Милая моя,
Посылаю Вам книгу, в которой Вы найдете описание разных татарских племен; она может лучше удовлетворить Вашему любопытству в этом отношении; я напротив об них ничего не знаю и даже не читала этой книги. Я говорила Вам однажды об одном татарском князе, который приехал сюда со своим семейством искать покровительства Государыни. Он обратился в христианскую веру и крещён в присутствии двора. Я уже описывала Вам, как совершается крещёние, теперь опишу обряд погребения; он совершался над младшею дочерью князя Меньшикова [102], которая вызвана из ссылки вместе со своим братом нынешнею Государынею и была в замужестве за графом Густавом Бироном [103], младшим братом герцога Курляндского. Она померла от родов и погребена с величайшею пышностью. Собрание, посидев несколько времени вошло в залу, где лежало тело умершей. Гроб был открыт, княгиня была одета только в спальное платье, в котором она скончалась (говорят, что она желала, чтобы её положили в полном одеянии); это платье было сделано из белой материи, вытканной серебром, голова украшена была прекрасными кружевами и короною потому, что покойная была Княгиня Римской Империи [104]; на челе лежала лента, на которой золотыми буквами означено было её имя и возраст, на левой руке лежал младенец, умерший спустя несколько минут после своего рождения, одетый в серебряную ткань, в правой руке разрешительная грамота [105].
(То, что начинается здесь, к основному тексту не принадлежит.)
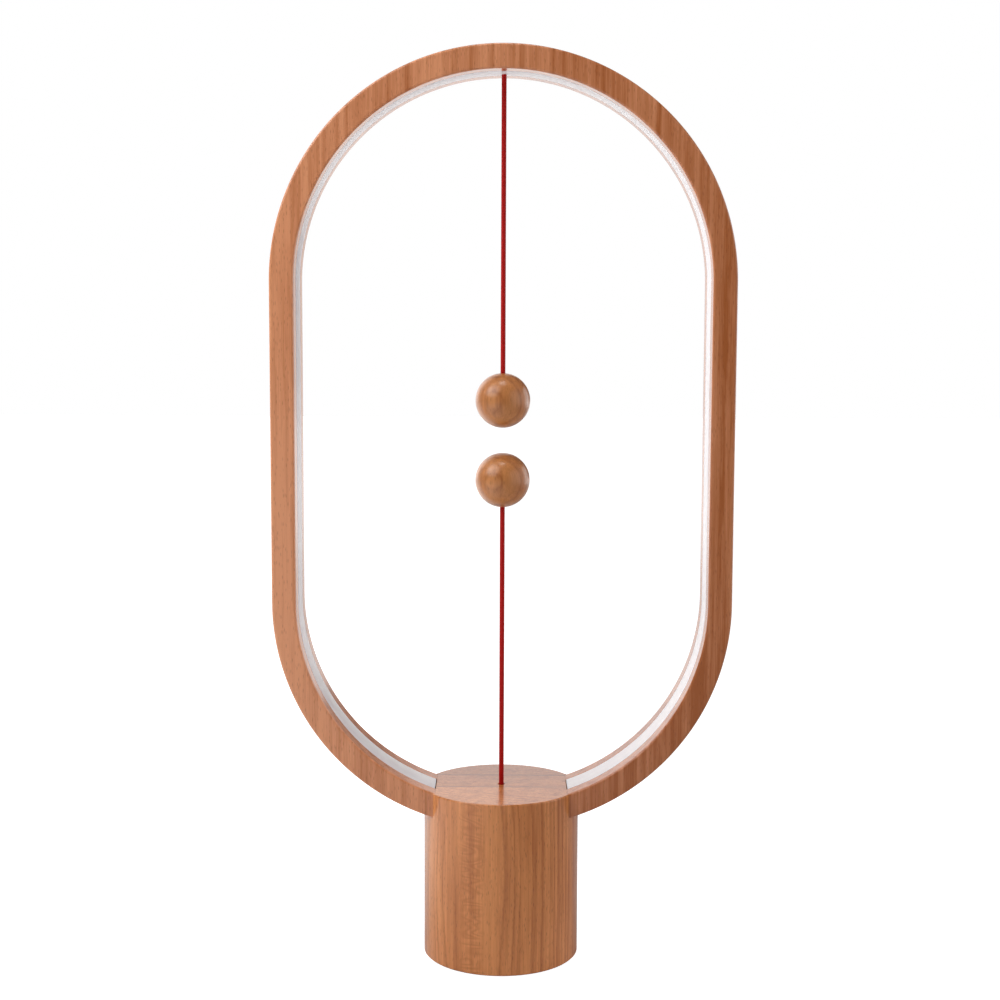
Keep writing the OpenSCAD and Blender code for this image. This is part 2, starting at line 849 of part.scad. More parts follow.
module upper_string_root() {
    color(red_cord) upright_string(upper_bend_z + bend_gap, anchor_top - 1);
}

module string_bend(z) {
    color(red_cord) translate([0, 0, z]) sphere(thread_r);
}

module upper_string_bend() {
    string_bend(upper_bend_z);
}

module lower_string_bend() {
    string_bend(lower_bend_z);
}

// String with a knot at its lower or upper end
module knotted_string(z0, z1, knot_z) {
    color(red_cord) union() {
        upright_string(z0, z1);
        translate([0, 0, knot_z]) sphere(knot_d / 2);
    }
}

module upper_string() {
    knot_z = upper_ball_z - knot_seat + knot_d / 2;
    knotted_string(knot_z, upper_bend_z - bend_gap, knot_z);
}

module lower_string() {
    knot_z = lower_ball_z + knot_seat - knot_d / 2;
    knotted_string(lower_bend_z + bend_gap, knot_z, knot_z);
}

module pull_string() {
    knotted_string(pull_knot_z, lower_bend_z - bend_gap, pull_knot_z);
}

// Ball with its string leaving upwards and its magnet at the bottom
module ball() {
    color(beech) difference() {
        sphere(ball_r, $fn = ball_fn);
        translate([0, 0, -ball_r - past])
            cylinder(h = plug_t + past, r = plug_d / 2 + part_fit / 2);
        translate([0, 0, -magnet_seat - past])
            cylinder(h = magnet_t + past, r = magnet_d / 2 + part_fit);
        translate([0, 0, -knot_seat - past]) cylinder(h = knot_room_h + past, r = knot_room_r);
        cylinder(h = ball_r + past, r = thread_hole_r);
    }
}

module magnet() {
    color(steel) translate([0, 0, -magnet_seat]) cylinder(h = magnet_t, r = magnet_d / 2);
}

module plug() {
    color(beech_light) intersection() {
        sphere(ball_r, $fn = ball_fn);
        translate([0, 0, -ball_r - past]) cylinder(h = plug_t + past, r = plug_d / 2);
    }
}

// Puts a ball's piece in the upper ball
module in_upper_ball() {
    translate([0, 0, upper_ball_z]) children();
}

// Puts a ball's piece in the lower ball, which is the same ball upside down
module in_lower_ball() {
    translate([0, 0, lower_ball_z]) mirror([0, 0, 1]) children();
}

module upper_ball() {
    in_upper_ball() ball();
}

module upper_magnet() {
    in_upper_ball() magnet();
}

module upper_plug() {
    in_upper_ball() plug();
}

module lower_ball() {
    in_lower_ball() ball();
}

module lower_magnet() {
    in_lower_ball() magnet();
}

module lower_plug() {
    in_lower_ball() plug();
}

foot_pad();
base_plate();
base_plate_screws();
base_body();
counterweight();
counterweight_screws();
board_posts();
circuit_board();
board_screws();
driver_chip();
choke_coil();
capacitors();
resistors();
power_socket();
socket_shell();
socket_tongue();
switch_housing();
switch_screws();
switch_cover();
fixed_contacts();
contact_bridge();
switch_slider();
return_spring();
string_guide();
switch_leads();
light_leads();
ring_frame();
ring_foot_screws();
led_strip_left();
led_strip_right();
led_chips();
diffuser();
string_anchor();
upper_string_root();
upper_string_bend();
upper_string();
upper_ball();
upper_magnet();
upper_plug();
pull_string();
lower_string_bend();
lower_string();
lower_ball();
lower_magnet();
lower_plug();
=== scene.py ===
"""Looks of the magnetic balance lamp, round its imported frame. Metres, +Z up, front towards -Y."""
import math

import bmesh
import bpy
from mathutils import Matrix, Vector


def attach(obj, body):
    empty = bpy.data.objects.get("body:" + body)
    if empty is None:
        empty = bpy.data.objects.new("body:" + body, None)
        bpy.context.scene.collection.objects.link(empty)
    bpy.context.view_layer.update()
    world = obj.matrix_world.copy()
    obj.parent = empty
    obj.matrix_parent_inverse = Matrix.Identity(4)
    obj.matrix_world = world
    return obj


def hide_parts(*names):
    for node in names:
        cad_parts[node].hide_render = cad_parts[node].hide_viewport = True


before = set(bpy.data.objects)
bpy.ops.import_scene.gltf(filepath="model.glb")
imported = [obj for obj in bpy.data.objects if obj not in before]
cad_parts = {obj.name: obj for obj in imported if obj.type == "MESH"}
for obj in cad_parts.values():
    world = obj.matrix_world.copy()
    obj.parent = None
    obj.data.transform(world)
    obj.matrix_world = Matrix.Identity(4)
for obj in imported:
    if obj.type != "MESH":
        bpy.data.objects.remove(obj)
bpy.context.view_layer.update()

# ---- Sizes, the same as in the part's source ----

MM = 0.001

# Ring and light line
RING_R = 100 * MM
SIDE_L = 138.5 * MM
RING_D = 34 * MM
RING_T = 10.5 * MM
RING_EDGE = 1 * MM
RING_SINK = 15.5 * MM
FEET_GAP = 24 * MM
GROOVE_W = 16 * MM
GROOVE_H = 6 * MM
COVER_SIDE = 3.5 * MM
COVER_RISE = 0.5 * MM

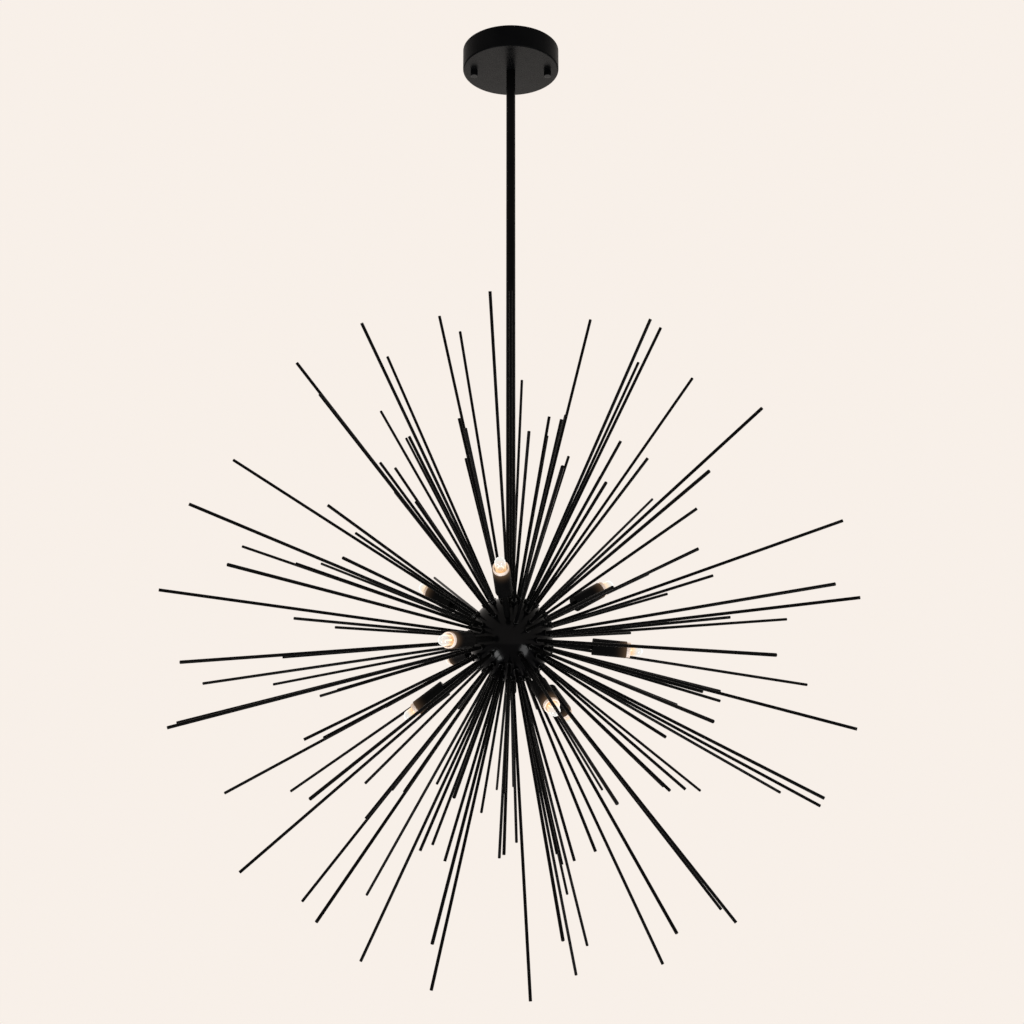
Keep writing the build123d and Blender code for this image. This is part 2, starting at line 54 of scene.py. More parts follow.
# ---- Photograph and camera ----------------------------------------------------------
IMAGE_PX = 1024
SENSOR_MM = 36.0
FOCAL_PX = 1300.0             # focal length in pixels of the photograph
HUB_PX = (510.7, 638.6)       # the ball's centre in the photograph
AXIS_PX = (512.0, 540.0)      # where the lens axis meets the photograph
LOOK_UP = radians(9.84)
HUB_DISTANCE = 1.702          # along the lens axis
NEAR_CLIP = 0.05
FAR_CLIP = 60.0

# ---- Room ---------------------------------------------------------------------------
CREAM = (0.939, 0.871, 0.812, 1.0)
SKY = (0.96, 0.98, 1.0, 1.0)
SKY_STRENGTH = 0.5
FLOOR_COLOUR = (0.82, 0.76, 0.71, 1.0)
FLOOR_ROUGHNESS = 0.9
FLOOR_SPECULAR = 0.1
FLOOR_GRAIN = 6.0             # noise scale
FLOOR_GRAIN_DEPTH = 0.002
FLOOR_BUMP = 0.1
FLOOR_Z = -3.4
FLOOR_HALF = 7.0
SOFTBOX_DISTANCE = 2.2
SOFTBOX_W = 32.0
SOFTBOXES = {                 # the way from the ball to each softbox, its width and its height
    "left_low_box": ((-0.55, -0.45, -0.71), 0.55, 1.0),
    "right_low_box": ((0.57, -0.61, -0.56), 0.85, 1.0),
}

# ---- Finishes that differ within a node ---------------------------------------------
UNDERSIDE_TILT = 0.9          # how squarely a face has to look down to be an underside, where the canopy and the cap nuts get a lit copy of their paint
COLLAR_REACH = 3.8            # millimetres from the ball out to just past a rod's collar

ball_low, ball_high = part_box("ball_upper_shell")
HUB = Vector((0.0, 0.0, ball_low.z))      # the ball's middle, where its two halves meet
COLLAR_TOP = (ball_high.x - ball_low.x) / 2 + COLLAR_REACH * MM


def reach_of(node):
    """How far a node reaches from the ball's middle."""
    return max((v.co - HUB).length for v in NODES[node].data.vertices)


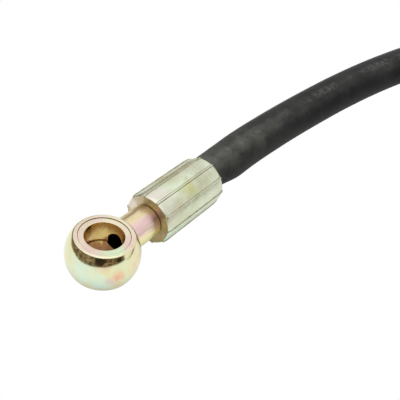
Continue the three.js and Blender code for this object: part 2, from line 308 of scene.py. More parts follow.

Когда все заняли свои места, то взошли слуги проститься с госпожою, младшие впереди. Они целовали её руку и дитя, прося прощения в проступках и сопровождая слезы ужасными криками. Затем подходили знакомые, которые целовали умершую в лицо и также плакали навзрыд. Потом подходили родственники, самые близкие; после, когда прощался брат её [106], то я думала, что он совсем опрокинет гроб. Но трогательнее была сцена при прощания супруга. Он сначала отказался присутствовать при этой ужасной церемонии, но герцог [107] приказал ему покориться обыкновению русских, представляя, что он, как явный чужеземец, лишится общего уважения. Его вывели из комнаты два чиновника, которые впрочем его более поддерживали, нежели сопровождали. На лице его изображалась скорбь, скорбь безмолвная. Взошед в траурную залу, он остановился и потребовал пить. Подкрепившись питьем подошел к гробу, но здесь упал в обморок. Когда он был вынесен и приведен в чувство, то подняли тело и поставили в открытой карете. За гробом тянулся длинный ряд карет, и так как покойница была жена генерала [108], то гроб провожала гвардия. Поезд отправился в Невский монастырь. Когда ехали по улицам, на гробе лежал парчовый покров, который, впрочем, снят был при входе в церковь. В церкви церемония прощания повторена была ещё раз, но муж, едва приведенный в чувство после другого обморока, увезен, бедный, был домой ещё прежде. После погребения все возвратились в дом Бирона на большой обед, на котором уже больше веселились, нежели скорбели. Казалось все забыли печальное событие. Воображаю, что Вы коварно улыбаетесь, что я ничего не говорю о несчастном супруге. Он, мне кажется, в самом деле сражен скорбью. Он любил её во все время супружества — это видно было из его обращения с нею. Если Вы задумаетесь над моим письмом и в таком положении застанут Вас, то конечно мне не уйти от вины, что я навожу на Вас грусть. Впрочем, надеюсь, Вы не объявите истинной причины, Вы умеете так долго держать его в покорности к себе, не раскрывая движении своего сердца. В самом деле, я прошу Вас не показывать никому этого письма, то, что оно писано к другу, не может служить мне извинением. Мои замечания смешны и их никто не должен видеть, если для Вас дорого, чтоб я была вашею и проч.